**Task to carry out:** Please return the full listing below without altering anything.

**Supplied information:**
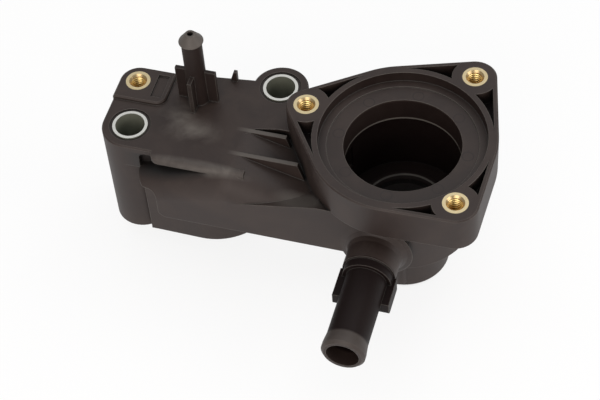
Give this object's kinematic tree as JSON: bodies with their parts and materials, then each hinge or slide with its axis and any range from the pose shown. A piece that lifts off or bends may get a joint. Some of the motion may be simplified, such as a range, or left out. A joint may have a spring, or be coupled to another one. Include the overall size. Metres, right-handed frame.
{
  "type": "coolant outlet housing",
  "caption": "Moulded black plastic coolant outlet housing with a round three-lobed cover flange, hose pipe, vent nipple, brass thread inserts and steel bolt sleeves.",
  "frame": {"origin": "centre of the round mouth, in the plane of the flange face that the outlet cover bolts to", "axes": "+Z out of the mouth, at right angles to the flange face; +X from the bolted block towards the mouth, along the duct; -Y along the hose pipe"},
  "size_m": [0.1377, 0.1101, 0.086],
  "materials": {
    "moulding": "moulded glass-filled polyamide, satin",
    "sleeve_steel": "rolled and zinc plated",
    "insert_brass": "turned"
  },
  "bodies": {
    "root": {"housing": "moulding", "bolt_sleeve_left": "sleeve_steel", "bolt_sleeve_right": "sleeve_steel", "thread_insert_left": "insert_brass", "thread_insert_rear": "insert_brass", "thread_insert_front": "insert_brass", "thread_insert_pad": "insert_brass"}
  },
  "joints": []
}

**Response to the task:**
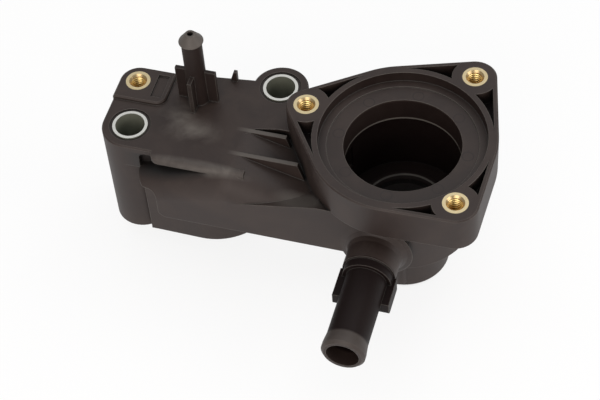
Give this object's kinematic tree as JSON: bodies with their parts and materials, then each hinge or slide with its axis and any range from the pose shown. A piece that lifts off or bends may get a joint. Some of the motion may be simplified, such as a range, or left out. A joint may have a spring, or be coupled to another one. Include the overall size. Metres, right-handed frame.
{
  "type": "coolant outlet housing",
  "caption": "Moulded black plastic coolant outlet housing with a round three-lobed cover flange, hose pipe, vent nipple, brass thread inserts and steel bolt sleeves.",
  "frame": {"origin": "centre of the round mouth, in the plane of the flange face that the outlet cover bolts to", "axes": "+Z out of the mouth, at right angles to the flange face; +X from the bolted block towards the mouth, along the duct; -Y along the hose pipe"},
  "size_m": [0.1377, 0.1101, 0.086],
  "materials": {
    "moulding": "moulded glass-filled polyamide, satin",
    "sleeve_steel": "rolled and zinc plated",
    "insert_brass": "turned"
  },
  "bodies": {
    "root": {"housing": "moulding", "bolt_sleeve_left": "sleeve_steel", "bolt_sleeve_right": "sleeve_steel", "thread_insert_left": "insert_brass", "thread_insert_rear": "insert_brass", "thread_insert_front": "insert_brass", "thread_insert_pad": "insert_brass"}
  },
  "joints": []
}